There are a lot of ways people could analyze this book in our society, especially in an academic setting. How do you think the book would be received in a women’s studies course, for example?
As far as I know, it's been received very well in women's studies classes, probably because there are many starting points for discussion. What I most liked about the book is that Susan specifically chose to include women from different economic, cultural, and religious backgrounds, so it's not just a whole bunch of white women in, say, North America or Britain. I also love the fact that we get a small window into the shifting power dynamics between men and women throughout the ages and across the globe. It's not preachy in any way. It's factual and historical, while at the same time giving us a bit of a story. And, you know, I really love the fact that stories of women taking control of their lives, even if it meant dressing as someone else, as a boy, are finally getting into elementary school curriculum.
How do you personally view its subject matter? How do you relate to it?
I grew up with very liberal parents, so there were never any boundaries in terms of what I could or couldn't do as a girl. My earliest memories include playing in sandboxes, making mudpies, collecting bugs, building strange contraptions out of wood and clay… My dad built two big wooden swords for my first "boyfriend" and me in grade one. (That's how I won his heart, sword fighting in my backyard. That, and love letters written in my best cursive on Hello Kitty paper.) It wasn't until I started dating and eventually had my first job that I personally experienced any kind of inequality between the sexes. I think my upbringing put me at an advantage over other girls who may have been more accepting and subsequently frustrated by the status quo. There's a lot of strength that's blossomed out of the kind of freedoms I enjoyed then. That's what I hope this book will do for young girls and boys today. Remind them that anything is possible.

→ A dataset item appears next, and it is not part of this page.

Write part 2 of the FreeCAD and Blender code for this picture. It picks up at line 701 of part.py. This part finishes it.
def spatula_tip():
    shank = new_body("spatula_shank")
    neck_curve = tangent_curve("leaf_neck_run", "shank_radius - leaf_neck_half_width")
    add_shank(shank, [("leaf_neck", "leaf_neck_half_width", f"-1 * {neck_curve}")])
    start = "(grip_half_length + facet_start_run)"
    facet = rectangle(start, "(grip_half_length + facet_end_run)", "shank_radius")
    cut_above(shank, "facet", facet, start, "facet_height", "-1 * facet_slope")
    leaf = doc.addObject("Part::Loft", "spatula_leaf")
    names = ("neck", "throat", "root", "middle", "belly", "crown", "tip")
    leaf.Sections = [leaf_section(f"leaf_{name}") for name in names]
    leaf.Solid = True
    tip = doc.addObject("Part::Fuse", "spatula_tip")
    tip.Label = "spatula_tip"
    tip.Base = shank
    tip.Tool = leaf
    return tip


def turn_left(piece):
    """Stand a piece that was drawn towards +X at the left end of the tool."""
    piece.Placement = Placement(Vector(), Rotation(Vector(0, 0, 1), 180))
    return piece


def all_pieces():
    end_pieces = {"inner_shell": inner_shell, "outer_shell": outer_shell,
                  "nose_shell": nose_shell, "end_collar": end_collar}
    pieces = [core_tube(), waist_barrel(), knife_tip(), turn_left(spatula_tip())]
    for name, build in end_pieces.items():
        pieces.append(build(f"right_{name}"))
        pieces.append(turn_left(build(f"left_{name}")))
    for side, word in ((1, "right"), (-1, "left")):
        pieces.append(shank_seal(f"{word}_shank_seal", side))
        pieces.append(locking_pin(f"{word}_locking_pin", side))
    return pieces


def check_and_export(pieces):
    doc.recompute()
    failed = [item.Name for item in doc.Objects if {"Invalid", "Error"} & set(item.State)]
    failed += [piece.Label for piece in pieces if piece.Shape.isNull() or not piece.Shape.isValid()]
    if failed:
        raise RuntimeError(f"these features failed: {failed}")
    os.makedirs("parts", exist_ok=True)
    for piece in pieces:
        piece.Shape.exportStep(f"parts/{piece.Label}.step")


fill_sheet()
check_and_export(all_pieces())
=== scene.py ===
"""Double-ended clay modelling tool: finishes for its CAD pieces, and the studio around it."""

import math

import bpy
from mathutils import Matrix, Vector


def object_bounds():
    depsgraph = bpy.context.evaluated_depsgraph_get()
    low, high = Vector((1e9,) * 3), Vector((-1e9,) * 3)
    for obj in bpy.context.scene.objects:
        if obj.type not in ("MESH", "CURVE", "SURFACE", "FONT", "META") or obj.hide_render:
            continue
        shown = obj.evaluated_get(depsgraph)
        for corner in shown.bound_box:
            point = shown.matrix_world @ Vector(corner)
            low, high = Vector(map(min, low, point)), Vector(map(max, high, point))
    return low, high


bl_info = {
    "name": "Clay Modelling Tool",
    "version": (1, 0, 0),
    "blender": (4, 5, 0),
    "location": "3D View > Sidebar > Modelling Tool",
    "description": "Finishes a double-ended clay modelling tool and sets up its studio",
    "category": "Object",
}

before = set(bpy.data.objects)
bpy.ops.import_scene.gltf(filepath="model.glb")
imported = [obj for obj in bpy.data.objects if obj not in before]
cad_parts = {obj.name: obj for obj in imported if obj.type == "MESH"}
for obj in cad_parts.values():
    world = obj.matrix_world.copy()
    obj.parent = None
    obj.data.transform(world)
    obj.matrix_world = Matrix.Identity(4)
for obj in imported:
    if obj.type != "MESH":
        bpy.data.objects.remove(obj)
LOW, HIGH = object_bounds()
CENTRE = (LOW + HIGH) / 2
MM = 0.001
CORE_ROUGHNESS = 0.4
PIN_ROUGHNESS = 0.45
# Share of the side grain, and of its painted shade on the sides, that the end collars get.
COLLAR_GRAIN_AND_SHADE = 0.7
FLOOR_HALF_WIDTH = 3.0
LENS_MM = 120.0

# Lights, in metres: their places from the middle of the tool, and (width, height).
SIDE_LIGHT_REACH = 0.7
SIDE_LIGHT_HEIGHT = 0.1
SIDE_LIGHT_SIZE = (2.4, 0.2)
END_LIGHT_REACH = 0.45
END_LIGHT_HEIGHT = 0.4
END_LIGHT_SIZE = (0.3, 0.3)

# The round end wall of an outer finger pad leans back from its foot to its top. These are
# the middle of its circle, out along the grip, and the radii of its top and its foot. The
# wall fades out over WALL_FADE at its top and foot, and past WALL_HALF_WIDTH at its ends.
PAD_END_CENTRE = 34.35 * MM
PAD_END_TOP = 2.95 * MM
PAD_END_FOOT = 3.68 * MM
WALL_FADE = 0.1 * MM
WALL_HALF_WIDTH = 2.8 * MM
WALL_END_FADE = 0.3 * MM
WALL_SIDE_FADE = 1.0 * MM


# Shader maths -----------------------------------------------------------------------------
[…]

Which of the stories in the book did you most identify with?
I identify with each of the girls for different reasons. But the most powerful story for me was that of Ellen Craft. There is no doubt what she did was extraordinarily brave. Not only for the risks she assumed escaping her and her husband’s slave "owners" but for all the work they did after with abolitionists in the States and Britain. She's a real hero to me, not that the other girls in the book aren't, but I cried quite a bit while working on her story. I was blown away by her courage and determination. I still am.
How did you make sure you properly illustrated the book, getting the look and feel of each time period correct?

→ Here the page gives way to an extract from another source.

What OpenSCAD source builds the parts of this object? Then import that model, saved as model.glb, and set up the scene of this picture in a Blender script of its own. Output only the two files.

Hours and hours of research. Fortunately, I have a wonderful editor at Kids Can Press who helped me find a lot of very specific reference material. Hatshepsut's story was the most difficult to recreate visually because most of her artifacts, buildings, and carvings were destroyed after she disappeared. I had to make up a lot of things based on reference material we collected from the closest pre- and post-dynasties and, of course, what we could find from hers.
Your bio states that your “primary method of illustration is ink and acrylic on cardboard.” Can you describe this process a little bit?
I use those materials for my art prints and most of my color illustrations. I trace my drawing onto the cardboard, then go over the lines in ink. I fill in the spaces with acrylic paint, adding little details here and there where I think they're appropriate. I'm really attracted to flat graphic art, but not too flat. I love seeing some brushstrokes and cardboard peeking through. Some people ask me why I bother painting when I could accomplish the same thing on the computer in less time, but there is something very beautiful about the mechanics of it. I love the way paper feels and I love the way the paint flows out of the bristles of a brush. It's the same reason I ink all my comics by hand. I just love the satisfaction of making a beautiful, smooth line appear on paper.
Do you two have more of these gender-bending stories to tell?
I hope to work with Susan again sometime in the future. She's an absolute joy to be around. I find her very inspiring and I love her ideas. As for the immediate future, I'm sure we both have more stories like these to tell. I'd also like to tell some stories about amazing boys…but we might have to wait.
What’s the reaction been to the book so far?
We've gotten a lot of great feedback from both boys and girls. A lot of adults still seem to assume the book is not for boys, though, which makes me very sad and I spend a lot of time trying to convince them why that's really not the case. The boys I've met who have read it seem to really like it. I think they appreciate the fact that the overall tone isn't "girly" and it doesn't make any general, sweeping statements that men are bad, which I think is a message boys get from a lot of other media…. I did include fighting scenes where people are being speared and other things I thought boys might appreciate, as I hope many girls will too.
What are you working on next?
Well, I just finished a new graphic novel for Kids Can Press called Lila and Ecco's Do-It-Yourself Comics Club, which will be out in the fall, I believe. It's the story of two best friends who learn how to make comics together. I've started work on another graphic novel, but I can't actually reveal the details until the publisher gives me the go-ahead to do so. So, more on that soon!